Rep. Andy Biggs just handed the deep state its worst nightmare: a brilliantly crafted piece of legislation that protects American liberty while maintaining genuine national security capabilities. The Arizona conservative’s “Protect Liberty and End Warrantless Surveillance Act” represents everything the swamp fears most—principled governance that puts the Constitution first and bureaucratic convenience dead last.
This isn’t your typical Washington theater. Biggs has delivered a surgical strike against the surveillance apparatus that has grown fat and lazy spying on law-abiding Americans while actual threats slip through the cracks. The legislation explicitly bars warrantless queries of American communications while preserving Section 702’s legitimate foreign intelligence functions—proving once again that defending constitutional rights makes America stronger, not weaker.
The timing couldn’t be more perfect. After years of watching intelligence agencies treat the Fourth Amendment like a suggestion rather than the supreme law of the land, patriots finally have a champion willing to restore constitutional order. Biggs understands what the founders knew instinctively: a government that spies on its own citizens without warrants isn’t protecting democracy—it’s destroying it.
Perhaps most ingeniously, the bill incorporates “The Fourth Amendment Is Not For Sale Act,” slamming shut the backdoor that allows intelligence agencies to purchase American data from third-party brokers. This provision exposes the cozy relationship between Big Tech data merchants and government surveillance operations—a partnership that would make East German Stasi officers blush with envy.
The legislation’s demand for FISA Court transparency within 90 days represents another masterstroke. For too long, this shadowy judicial body has operated in complete darkness, rubber-stamping surveillance requests with the enthusiasm of a DMV clerk processing renewals. Biggs is dragging this process into the sunlight where it belongs, creating accountability mechanisms that bureaucrats have spent decades avoiding.
What makes this legislation particularly brilliant is its broad coalition appeal. When the ACLU and Americans for Prosperity find themselves on the same side, you know something fundamental about American liberty is at stake. This isn’t partisan politics—it’s constitutional restoration that transcends traditional political boundaries because freedom matters to everyone who calls America home.
The two-year reauthorization timeline until April 2028 demonstrates strategic thinking that Washington desperately needs more of. Rather than the typical decade-long blank checks that allow programs to metastasize beyond recognition, Biggs has built in regular congressional review—exactly the kind of constitutional check that keeps government power within proper bounds.

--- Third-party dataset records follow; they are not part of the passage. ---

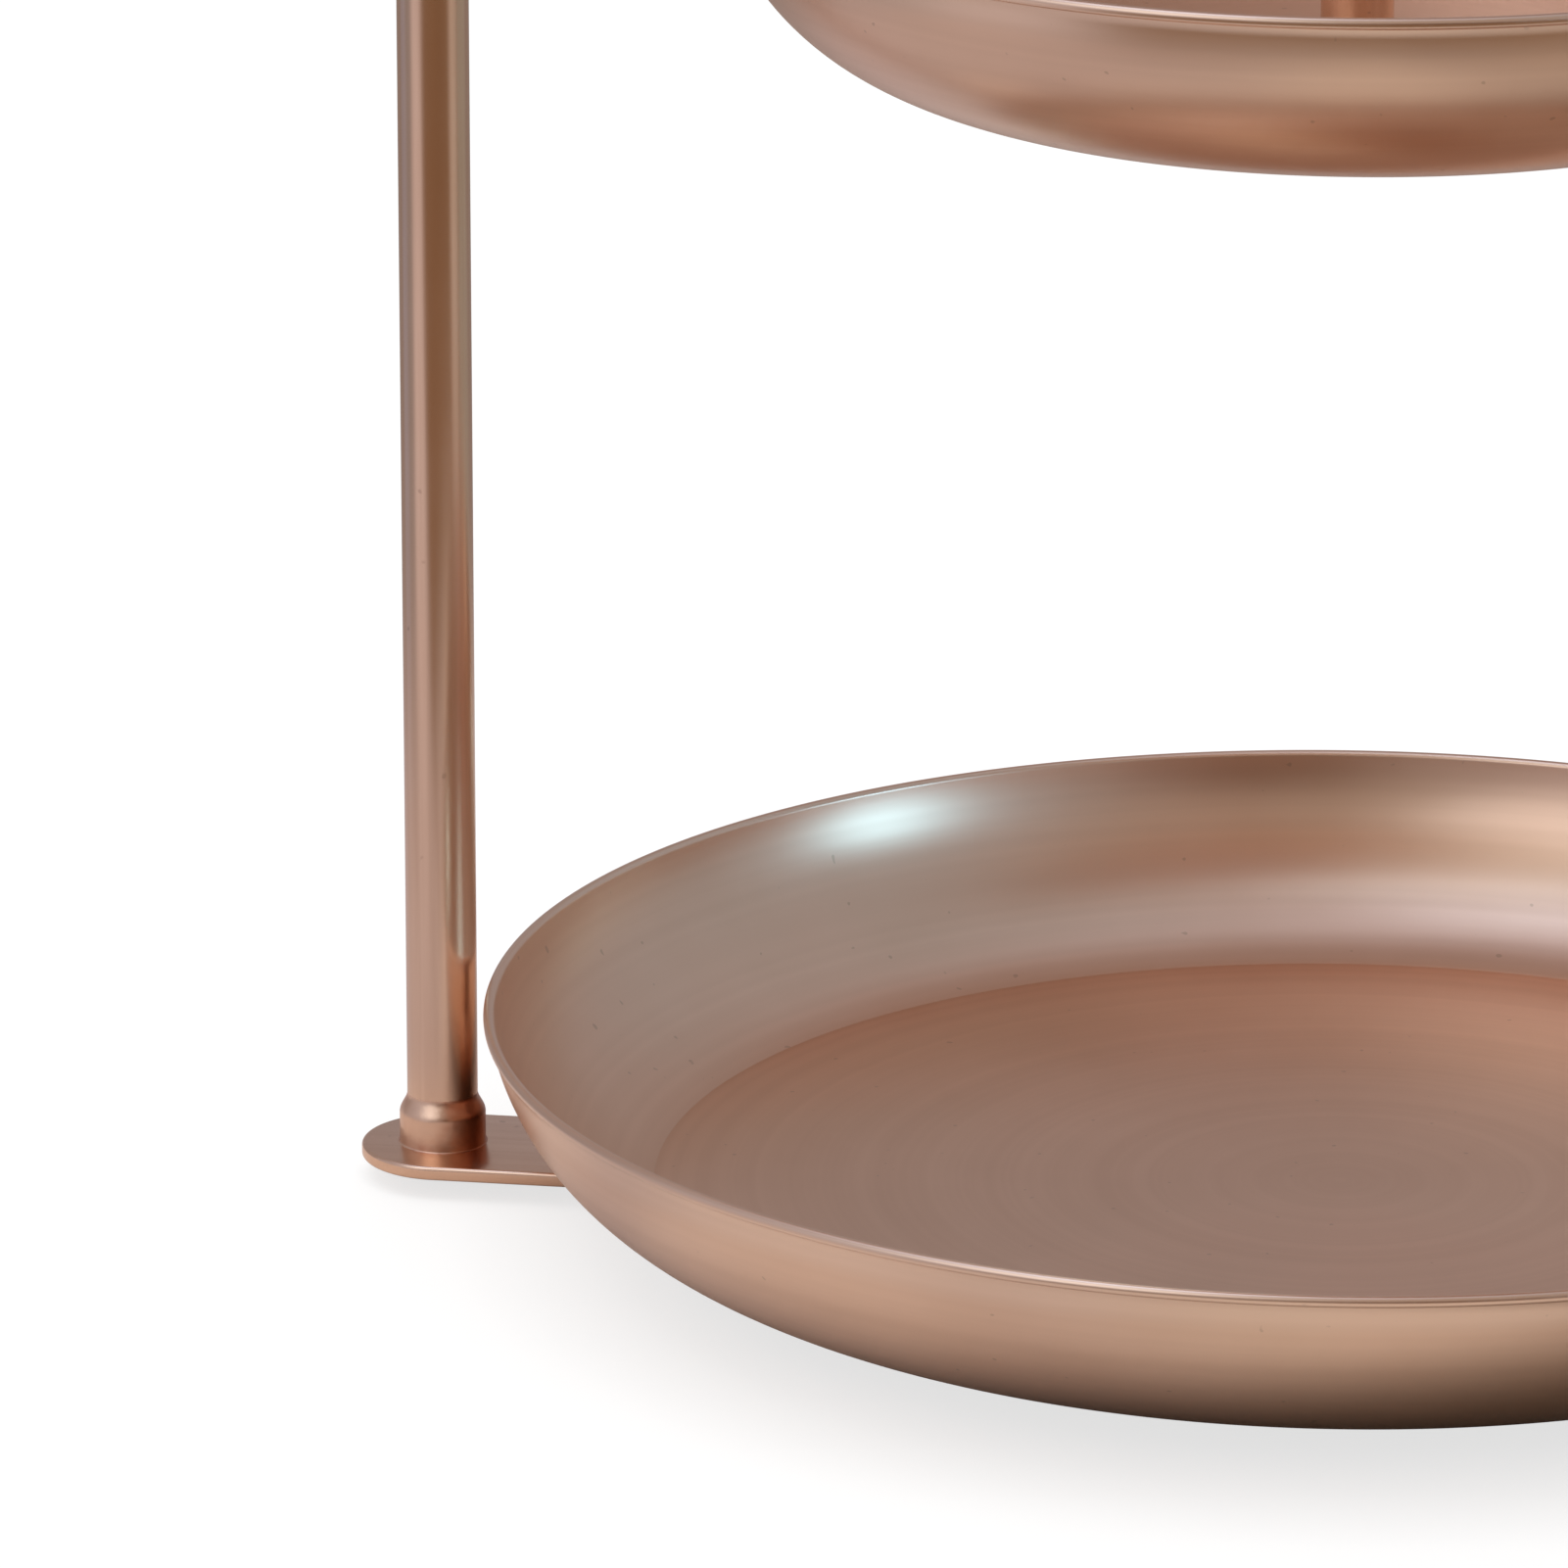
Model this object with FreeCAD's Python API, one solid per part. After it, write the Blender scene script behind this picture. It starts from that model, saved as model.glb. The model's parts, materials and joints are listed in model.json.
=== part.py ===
import FreeCAD, Part
import os
from math import acos, asin, atan2, copysign, cos, hypot, pi, radians, sin

# Two-tier cake stand in copper-plated steel. A flat bar lies on the table, two posts stand on its
# round ends, a half-round bow joins them over the top and a centre rod hangs the upper tray.
# Millimetres, +Z up, X along the bar, origin on the table under the middle of the stand.

# ---- driving dimensions -------------------------------------------------------------------------

# trays
lower_tray_radius = 120.0
upper_tray_radius = 88.5
tray_depth = 27.0            # underside to the top of the rim
sheet = 1.0                  # floor and wall of both trays
wall_reach = 23.6            # how far the rim stands out past the edge of the floor
wall_swing = 62.0            # degrees that the wall's curve turns on its way up
rim_bead = 1.6               # diameter of the edge, which is rolled outwards
crease_round = 0.8           # outside corner where the floor turns into the wall
tier_rise = 163.0            # underside of the lower tray to underside of the upper one

# bar and feet
bar_width = 24.2
bar_end_inset = 0.6          # end rounds' centres, inboard of the posts
bar_thick = 2.0
bar_edge_round = 0.5
pad_height = 3.0             # rubber under the bar
pad_diameter = 10.0
pad_chamfer = 0.6
bar_pad_inset = 36.0         # post axis to bar pad axis
bumper_spread = 50.0         # bumper axes from the centre, along X and along Y

# posts, bow and rod are cut from one tube
tube_diameter = 10.0
tube_wall = 1.0
post_length = 175.0
bow_leg = 20.0               # straight ends of the bow, below its half circle
rim_gap = 3.0                # lower tray's rim to the side of each post
joiner_length = 30.0
joiner_chamfer = 0.8

# ferrules round the feet of the posts
ferrule_diameter = 12.2
ferrule_height = 7.4
ferrule_straight = 4.4       # straight part below the flare
ferrule_lip = 0.15           # thickness left at the top edge

# threaded plugs inside the tube ends, and the screws in them
plug_length = 14.0
plug_chamfer = 0.6
screw_diameter = 5.0
screw_grip = 11.0            # length of screw inside a plug
foot_head_diameter = 9.5
foot_head_height = 2.0
socket_across = 3.0          # hexagon socket, across flats
foot_socket_depth = 1.3

# top of the bow
saddle_washer_diameter = 13.0
saddle_washer_height = 2.4   # from the crown of the bow to the washer's flat top
top_head_diameter = 11.0
top_head_height = 3.6
top_socket_depth = 2.0
rod_saddle_diameter = 14.0
rod_saddle_web = 3.0         # metal between the bow and the end of the rod
rod_saddle_skirt = 6.0       # how far it comes down round the rod
rod_saddle_round = 1.2

# swivel under the rod
shoulder_diameter = 8.0
glide_washer_diameter = 13.0
glide_washer_thick = 0.8
pivot_head_diameter = 15.0
pivot_head_height = 3.2
pivot_socket_depth = 1.6

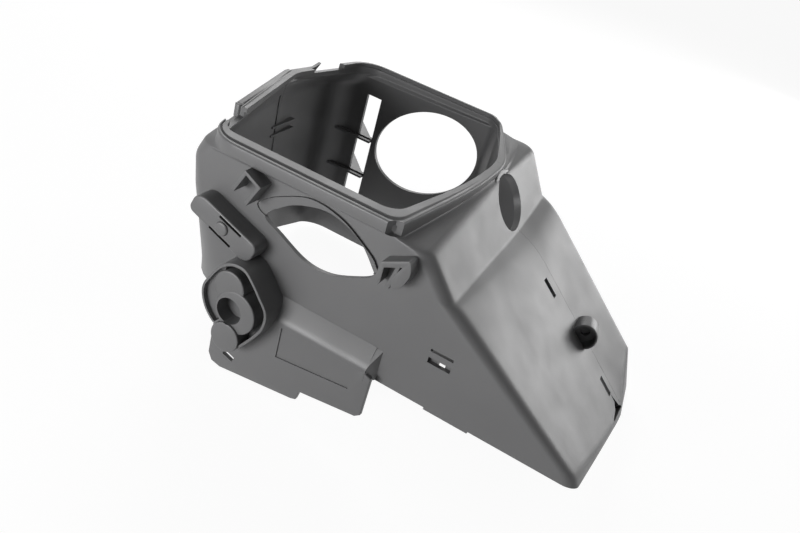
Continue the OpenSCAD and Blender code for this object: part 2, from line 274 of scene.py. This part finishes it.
def prism(axis, outline, start, end, edge=0.0, turn=Matrix.Identity(4)):
    """A prism along axis 0, 1 or 2 from an outline in the other two; edge rounds its start."""
    bm = bmesh.new()
    verts = []
    for point in outline:
        place = list(point)
        place.insert(axis, start)
        verts.append(bm.verts.new(place))
    face = bm.faces.new(verts)
    grown = bmesh.ops.extrude_face_region(bm, geom=[face])["geom"]
    moved = [item for item in grown if isinstance(item, bmesh.types.BMVert)]
    length = Vector((0, 0, 0))
    length[axis] = end - start
    bmesh.ops.translate(bm, verts=moved, vec=length)
    if edge > 0:
        rim = [e for e in bm.edges if all(abs(v.co[axis] - start) < 1e-5 for v in e.verts)]
        bmesh.ops.bevel(bm, geom=rim, offset=edge, offset_type="OFFSET", segments=3,
                        profile=0.5, affect="EDGES", material=-1, clamp_overlap=True)
    bmesh.ops.transform(bm, matrix=turn, verts=bm.verts[:])
    return mesh_of(bm, "prism")


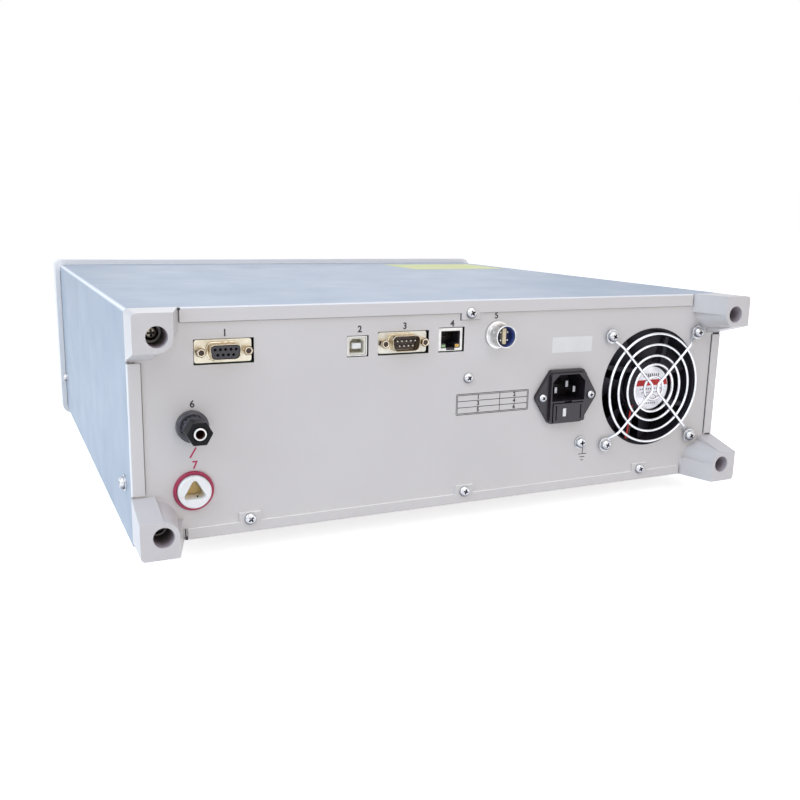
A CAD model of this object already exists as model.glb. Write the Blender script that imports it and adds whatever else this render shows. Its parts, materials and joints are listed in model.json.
import json
import math
import bmesh
import bpy
from mathutils import Matrix, Vector

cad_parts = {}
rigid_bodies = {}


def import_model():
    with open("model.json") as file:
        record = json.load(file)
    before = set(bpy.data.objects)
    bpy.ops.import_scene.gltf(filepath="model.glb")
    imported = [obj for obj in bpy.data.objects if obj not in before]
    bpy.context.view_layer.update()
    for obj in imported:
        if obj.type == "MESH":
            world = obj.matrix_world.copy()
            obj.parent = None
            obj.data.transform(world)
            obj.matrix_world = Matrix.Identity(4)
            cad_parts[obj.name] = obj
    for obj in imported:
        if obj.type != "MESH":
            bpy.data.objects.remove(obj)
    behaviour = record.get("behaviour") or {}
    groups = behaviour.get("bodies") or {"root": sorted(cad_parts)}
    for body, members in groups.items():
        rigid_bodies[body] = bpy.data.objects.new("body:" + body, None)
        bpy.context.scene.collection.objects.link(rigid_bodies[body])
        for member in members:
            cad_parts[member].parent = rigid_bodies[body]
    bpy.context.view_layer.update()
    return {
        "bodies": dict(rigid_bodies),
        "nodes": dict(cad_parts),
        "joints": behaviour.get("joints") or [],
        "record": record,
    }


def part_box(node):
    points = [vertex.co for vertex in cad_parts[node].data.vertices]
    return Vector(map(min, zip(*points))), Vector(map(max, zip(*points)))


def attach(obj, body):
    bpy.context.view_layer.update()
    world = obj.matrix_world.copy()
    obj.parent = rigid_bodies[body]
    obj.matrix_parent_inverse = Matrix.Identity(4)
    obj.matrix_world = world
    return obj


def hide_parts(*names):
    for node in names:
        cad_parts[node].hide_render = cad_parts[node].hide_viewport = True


# A bench impulse winding tester seen from its rear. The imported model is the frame, and every
# piece made here is in metres, in place, with its object at the origin.
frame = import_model()
scene = bpy.context.scene
mm = 0.001
print("frame loaded:", len(frame["nodes"]), "nodes")


# Nodes, colours and trees
def colour(code):
    parts = [int(code[i:i + 2], 16) / 255 for i in (1, 3, 5)]
    return [p / 12.92 if p <= 0.04045 else ((p + 0.055) / 1.055) ** 2.4 for p in parts] + [1.0]


def addNode(tree, kind, inputs=None, **settings):
    node = tree.nodes.new(kind)
    for key, value in settings.items():
        setattr(node, key, value)
    for key, value in (inputs or {}).items():
        if isinstance(value, bpy.types.NodeSocket):
            tree.links.new(value, node.inputs[key])
        else:
            node.inputs[key].default_value = value
    return node


def newTree(name, sockets):
    # A geometry tree with its named inputs: label, kind of socket and first value
    tree = bpy.data.node_groups.new(name, "GeometryNodeTree")
    for label, kind, value in sockets:
        socket = tree.interface.new_socket(label, in_out="INPUT", socket_type="NodeSocket" + kind)
        if value is not None:
            socket.default_value = value
    tree.interface.new_socket("Geometry", in_out="OUTPUT", socket_type="NodeSocketGeometry")
    return tree, addNode(tree, "NodeGroupInput").outputs


def grow(tree, source, values):
    # Runs a geometry tree on a source mesh and returns the plain mesh that comes out
    holder = bpy.data.objects.new(tree.name, source)
    scene.collection.objects.link(holder)
    modifier = holder.modifiers.new(tree.name, "NODES")
    modifier.node_group = tree
    for item in tree.interface.items_tree:
        if item.item_type == "SOCKET" and item.in_out == "INPUT" and item.name in values:
            modifier[item.identifier] = values[item.name]
    graph = bpy.context.evaluated_depsgraph_get()
    mesh = bpy.data.meshes.new_from_object(holder.evaluated_get(graph), depsgraph=graph)
    bpy.data.objects.remove(holder)
    return mesh


# Places on the object, read from the frame
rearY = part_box("rear_panel")[1].y
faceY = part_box("keypad_overlay")[1].y
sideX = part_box("top_cover")[1].x
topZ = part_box("top_cover")[1].z
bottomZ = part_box("bottom_cover")[0].z


def middle(node):
    low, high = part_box(node)
    return (low + high) / 2


def rearSpot(x, z, out=0.0):
    # Local x to the photo's right, y up and z out of the rear panel, in millimetres
    return Matrix(((-mm, 0, 0, x), (0, 0, mm, rearY + out * mm), (0, mm, 0, z), (0, 0, 0, 1)))


def frontSpot(x, z):
    # Local x to the right of someone facing the front, y up and z out of the front panel
    return Matrix(((mm, 0, 0, x), (0, 0, -mm, faceY), (0, mm, 0, z), (0, 0, 0, 1)))


def atRear(node, out=0.0):
    return rearSpot(middle(node).x, middle(node).z, out)


def atFront(node):
    return frontSpot(middle(node).x, middle(node).z)


def onPanel(u, h, out=0.0):
    return rearSpot(sideX - u * mm, bottomZ + h * mm, out)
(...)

Critics will inevitably shriek about “national security” and “terrorist threats,” but their arguments ring hollow after years of surveillance overreach that failed to prevent major security breaches while successfully intimidating American citizens. Real national security flows from constitutional legitimacy, not from treating every American like a potential enemy of the state.
This legislation also exposes the fundamental weakness of the globalist approach to governance: the belief that liberty and security exist in zero-sum competition. Biggs proves the Reagan doctrine that constitutional government enhances both simultaneously. When intelligence agencies operate within proper legal boundaries, they earn public trust that makes their legitimate missions more effective, not less.
The question now becomes whether the incoming administration will embrace this constitutional framework or cave to deep state pressure for a “clean extension” that preserves bureaucratic prerogatives over citizen rights. This decision will reveal whether America’s intelligence apparatus truly serves the Constitution or considers itself above the law.
Patriots should watch this legislation carefully. It represents far more than surveillance reform—it’s a test case for whether constitutional government can be restored in an age of administrative state overreach. Biggs has provided the roadmap. Now it’s time to see who has the courage to follow it toward a more perfect union that actually honors the Bill of Rights.